E-book revolution: Breaking through in the digital age
"It's impossible to sell animal stories in the US." So said one American publisher after rejecting the manuscript of George Orwell's Animal Farm.
He was spectacularly wrong, but not alone among the literary establishment in rejecting some of the world's best-known and most-loved books.
For centuries, agents and publishers have acted as gatekeeper of the printed word that gives authors access to a potential audience of millions.
But a growing army of writers, emboldened by new technology and the proliferation of e-readers, are rejecting the traditional publishing model.
Some write for enjoyment, some for creative fulfilment, while others simply write to make money.
And for those lucky ones that get it right, the rewards can be substantial - e-book sales in the US grew by almost 50% last year and more than doubled in the UK, while traditional print book sales continued to stagnate or dwindle.
Paul Pilkington started writing comedy in the late 1990s while working full-time for the NHS.
Despite some critical success, he soon became disillusioned with agents' lack of interest. He decided instead to indulge his passion for reading mystery suspense novels by writing in the same genre.
"Instead of the standard rejection letters, I was now getting personalised rejections, with an explanation," Paul says.
But everything changed when he received a Kindle e-reader as a gift two years ago and the possibilities of self-publishing became tantalisingly clear.
With two novels already sitting on his hard drive, Paul published them both on as many platforms as he could find - Amazon, Smashwords, Kobo, Nook Press and iBooks. To maximise sales, he gave one away for free to draw readers in, then charged £1 for the second.
Before he knew it and despite competition from hundreds of thousands of other titles, The One You Love topped the Amazon free e-book chart in the US and, within two weeks, it hit the number one spot in the UK.
Even better, his sales strategy worked, with his second novel breaking the top 100 paid-for chart in the US and the top 15 in the UK. So much so, in fact, that he doubled the price.
Paul is now working on a third novel in the series and has sold more than 160,000 books to date, not to mention the 2.2 million free downloaded. At between 35% and 70% commission depending on the platform, that's quite some some boost to Paul's teacher's salary.
But for him, it was never about the money.
"I just want others to read my books and enjoy them. I get emails from all over the world including places I've never even heard of. It's really magical and a publisher hasn't even been involved".
Ironically, Paul's success with e-books has meant agents and traditional publishing houses have now come to him - he has just signed a deal with Hodder & Stoughton to start selling his novels in the UK.
Piper Terrett, a freelance writer and university lecturer, is another author who has discovered the delights of self-publishing.
Having published a couple of non-fiction books, she decided to give crime writing a go but, like so many, hit a brick wall with agents.
"Getting 15 rejections is very disheartening, particularly as you don't even know for sure whether they've read the book, so I basically just boxed it up and moved on," she says.

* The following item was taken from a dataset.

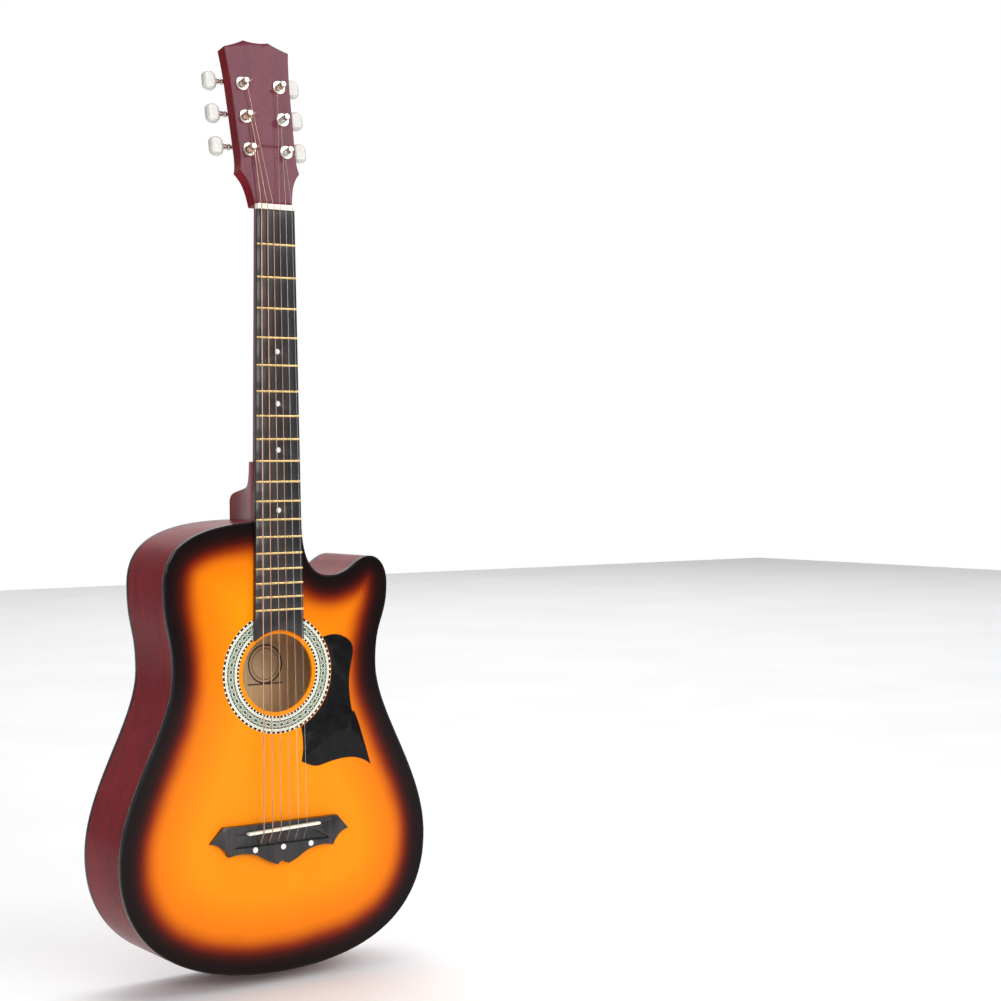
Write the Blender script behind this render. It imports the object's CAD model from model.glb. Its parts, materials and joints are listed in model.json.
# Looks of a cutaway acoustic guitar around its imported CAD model. Metres, in the model's own frame:
# +Z up along the neck, +X to the treble side, the soundboard's face on y = 0 and the player at -Y.
import json
import math

import bmesh
import bpy
import numpy as np
from mathutils import Matrix, Vector, geometry


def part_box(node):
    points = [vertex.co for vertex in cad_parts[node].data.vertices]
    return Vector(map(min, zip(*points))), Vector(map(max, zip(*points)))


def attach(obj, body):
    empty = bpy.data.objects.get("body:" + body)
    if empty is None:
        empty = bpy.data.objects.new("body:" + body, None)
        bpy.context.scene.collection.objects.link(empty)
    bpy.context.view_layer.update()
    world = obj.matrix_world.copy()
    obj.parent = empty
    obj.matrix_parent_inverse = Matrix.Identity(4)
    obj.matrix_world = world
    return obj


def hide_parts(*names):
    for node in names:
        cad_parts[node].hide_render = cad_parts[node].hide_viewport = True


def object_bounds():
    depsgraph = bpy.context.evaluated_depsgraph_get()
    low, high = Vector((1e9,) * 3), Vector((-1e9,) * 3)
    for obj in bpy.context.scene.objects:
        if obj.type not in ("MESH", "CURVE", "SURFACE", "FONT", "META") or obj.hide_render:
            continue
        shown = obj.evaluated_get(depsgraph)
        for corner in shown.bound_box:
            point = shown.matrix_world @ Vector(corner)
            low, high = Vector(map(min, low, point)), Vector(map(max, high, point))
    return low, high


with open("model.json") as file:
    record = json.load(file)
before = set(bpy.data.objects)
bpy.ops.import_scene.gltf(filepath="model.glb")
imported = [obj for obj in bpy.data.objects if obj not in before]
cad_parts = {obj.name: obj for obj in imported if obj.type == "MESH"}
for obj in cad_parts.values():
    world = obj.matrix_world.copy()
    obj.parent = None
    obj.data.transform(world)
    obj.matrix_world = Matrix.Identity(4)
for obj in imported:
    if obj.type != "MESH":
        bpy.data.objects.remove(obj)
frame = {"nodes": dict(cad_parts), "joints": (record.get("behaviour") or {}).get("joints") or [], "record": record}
cad_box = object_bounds()

MM = 0.001

# ---- Sizes shared with the CAD model, in metres ------------------------------------------
SCALE_LENGTH = 635 * MM
SOUND_HOLE = Vector((0, 0, -476 * MM))
HOLE_RADIUS = 40.5 * MM
ROSETTE_INNER = 44.8 * MM
ROSETTE_OUTER = 62.8 * MM
ROSETTE_DEPTH = 0.8 * MM
TOP_THICKNESS = 3.0 * MM
SADDLE_HEIGHT = 14.0 * MM
SADDLE_SLANT = math.radians(2.1)
SADDLE_Z = -SCALE_LENGTH - 0.5 * MM
TROUGH_Z = -650.5 * MM
BALL_Z = -658.0 * MM
STRING_HOLE_HEIGHT = 5.4 * MM
NUT_LENGTH = 5.5 * MM
STRING_HEIGHT_NUT = 6.7 * MM
SPREAD_SADDLE = 50.3 * MM
SPREAD_NUT = 35.4 * MM
DIAMETERS = tuple(value * MM for value in (0.30, 0.41, 0.61, 0.81, 1.07, 1.35))
STRING_NAMES = ("e_high", "b", "g", "d", "a", "e_low")
POST_RADIUS = 3.0 * MM
POST_HOLE_HEIGHT = 8.8 * MM
COIL_START = 3.2 * MM
COIL_GAP = 0.15 * MM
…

"At the time, there was a real snobbery about self-publishing - a feeling that it was a last resort when no-one else was interested. But that stigma is fading away."
The realisation that even the greatest authors get multiple rejections, together with the fact that publishing digitally is now free, persuaded Piper to give her novel, Victim Support, another go, this time on her own terms.
She now devotes one day a week to writing fiction and despite having little time to market her novels, the high margins on e-books mean she gets a nice income to supplement her other earnings, all from doing something she loves.
But it's the ability to market books effectively that is the key to making really good money from writing e-books, according to author and entrepreneur Joanna Penn, who gave up a lucrative career to be a writer.
"I spent 13 years as a financial consultant and I was miserable. It was killing me. I've always been a massive reader, but I'd never really thought about writing."
That was until the advent of e-books.
With the opportunity to publish her own works, she began writing, getting up at 05:00 to pen some words before going to work. Always with a view to making money and loving the genre herself, Joanna chose to write thrillers based around religion.
Her first novel, Pentecost, was soon followed by two more, and she now sells about 2,200 books a month, having sold more than 60,000 to date. When she's not writing, she spends her time speaking about self-publishing and teaching other wannabe writers, for which she gets paid.
Joanna says she already earns double the average salary for a woman in the UK, with about a third of her income coming from book sales. The key to making big bucks, she says, is having a lot of books on sale.
"I know authors with 20 books on the market making £50,000 a month," she says.
And it's not just e-books that can generate cash, but audio books and translations for different markets, all of which can help raise an author's profile and attract new readers, helping to boost book sales.
Some authors are even selling the rights to some of their books to traditional publishers while keeping control of others, or selling print rights and keeping those to e-books.
"This is what's really exciting about this from a business point of view - there are so many opportunities," says Joanna.
"For the first time in my working life, I really enjoy what I do."
For so long the power to publish books has been closely guarded by a small number of established publishing houses. Thanks to the internet and e-books, the power is finally switching to those who actually create the books in the first place - the authors themselves.
Frustrated writers the world over are finally getting the chance to live out their dream, and a lucky few are even getting paid for it.